- [Task details]
Please write out the material below exactly as given.

# Start of Data excerpt

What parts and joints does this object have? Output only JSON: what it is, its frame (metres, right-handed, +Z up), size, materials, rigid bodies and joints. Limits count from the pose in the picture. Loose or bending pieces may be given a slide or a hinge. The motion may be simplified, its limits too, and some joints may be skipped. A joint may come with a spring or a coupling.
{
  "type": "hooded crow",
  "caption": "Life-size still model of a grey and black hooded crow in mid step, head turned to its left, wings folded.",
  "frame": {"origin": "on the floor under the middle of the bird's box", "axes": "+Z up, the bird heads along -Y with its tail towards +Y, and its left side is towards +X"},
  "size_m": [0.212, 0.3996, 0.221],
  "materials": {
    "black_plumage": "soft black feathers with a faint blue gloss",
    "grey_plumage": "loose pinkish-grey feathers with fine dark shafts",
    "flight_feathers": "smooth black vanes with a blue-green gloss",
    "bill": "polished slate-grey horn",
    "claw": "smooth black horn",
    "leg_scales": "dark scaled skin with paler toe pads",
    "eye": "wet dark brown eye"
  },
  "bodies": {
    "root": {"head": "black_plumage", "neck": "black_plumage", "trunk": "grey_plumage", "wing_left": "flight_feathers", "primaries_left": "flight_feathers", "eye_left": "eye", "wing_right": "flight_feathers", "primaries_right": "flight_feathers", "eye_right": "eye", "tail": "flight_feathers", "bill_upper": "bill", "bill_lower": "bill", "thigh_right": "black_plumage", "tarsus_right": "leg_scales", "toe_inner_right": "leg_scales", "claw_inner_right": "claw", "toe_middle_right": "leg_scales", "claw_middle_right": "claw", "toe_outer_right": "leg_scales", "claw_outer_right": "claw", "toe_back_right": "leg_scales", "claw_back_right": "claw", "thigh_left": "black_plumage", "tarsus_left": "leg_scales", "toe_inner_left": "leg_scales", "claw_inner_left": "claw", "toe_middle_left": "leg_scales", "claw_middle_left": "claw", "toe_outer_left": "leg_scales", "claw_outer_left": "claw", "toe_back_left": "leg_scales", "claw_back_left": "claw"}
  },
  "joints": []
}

# End of Data excerpt

- [Solution to the exercise]
What parts and joints does this object have? Output only JSON: what it is, its frame (metres, right-handed, +Z up), size, materials, rigid bodies and joints. Limits count from the pose in the picture. Loose or bending pieces may be given a slide or a hinge. The motion may be simplified, its limits too, and some joints may be skipped. A joint may come with a spring or a coupling.
{
  "type": "hooded crow",
  "caption": "Life-size still model of a grey and black hooded crow in mid step, head turned to its left, wings folded.",
  "frame": {"origin": "on the floor under the middle of the bird's box", "axes": "+Z up, the bird heads along -Y with its tail towards +Y, and its left side is towards +X"},
  "size_m": [0.212, 0.3996, 0.221],
  "materials": {
    "black_plumage": "soft black feathers with a faint blue gloss",
    "grey_plumage": "loose pinkish-grey feathers with fine dark shafts",
    "flight_feathers": "smooth black vanes with a blue-green gloss",
    "bill": "polished slate-grey horn",
    "claw": "smooth black horn",
    "leg_scales": "dark scaled skin with paler toe pads",
    "eye": "wet dark brown eye"
  },
  "bodies": {
    "root": {"head": "black_plumage", "neck": "black_plumage", "trunk": "grey_plumage", "wing_left": "flight_feathers", "primaries_left": "flight_feathers", "eye_left": "eye", "wing_right": "flight_feathers", "primaries_right": "flight_feathers", "eye_right": "eye", "tail": "flight_feathers", "bill_upper": "bill", "bill_lower": "bill", "thigh_right": "black_plumage", "tarsus_right": "leg_scales", "toe_inner_right": "leg_scales", "claw_inner_right": "claw", "toe_middle_right": "leg_scales", "claw_middle_right": "claw", "toe_outer_right": "leg_scales", "claw_outer_right": "claw", "toe_back_right": "leg_scales", "claw_back_right": "claw", "thigh_left": "black_plumage", "tarsus_left": "leg_scales", "toe_inner_left": "leg_scales", "claw_inner_left": "claw", "toe_middle_left": "leg_scales", "claw_middle_left": "claw", "toe_outer_left": "leg_scales", "claw_outer_left": "claw", "toe_back_left": "leg_scales", "claw_back_left": "claw"}
  },
  "joints": []
}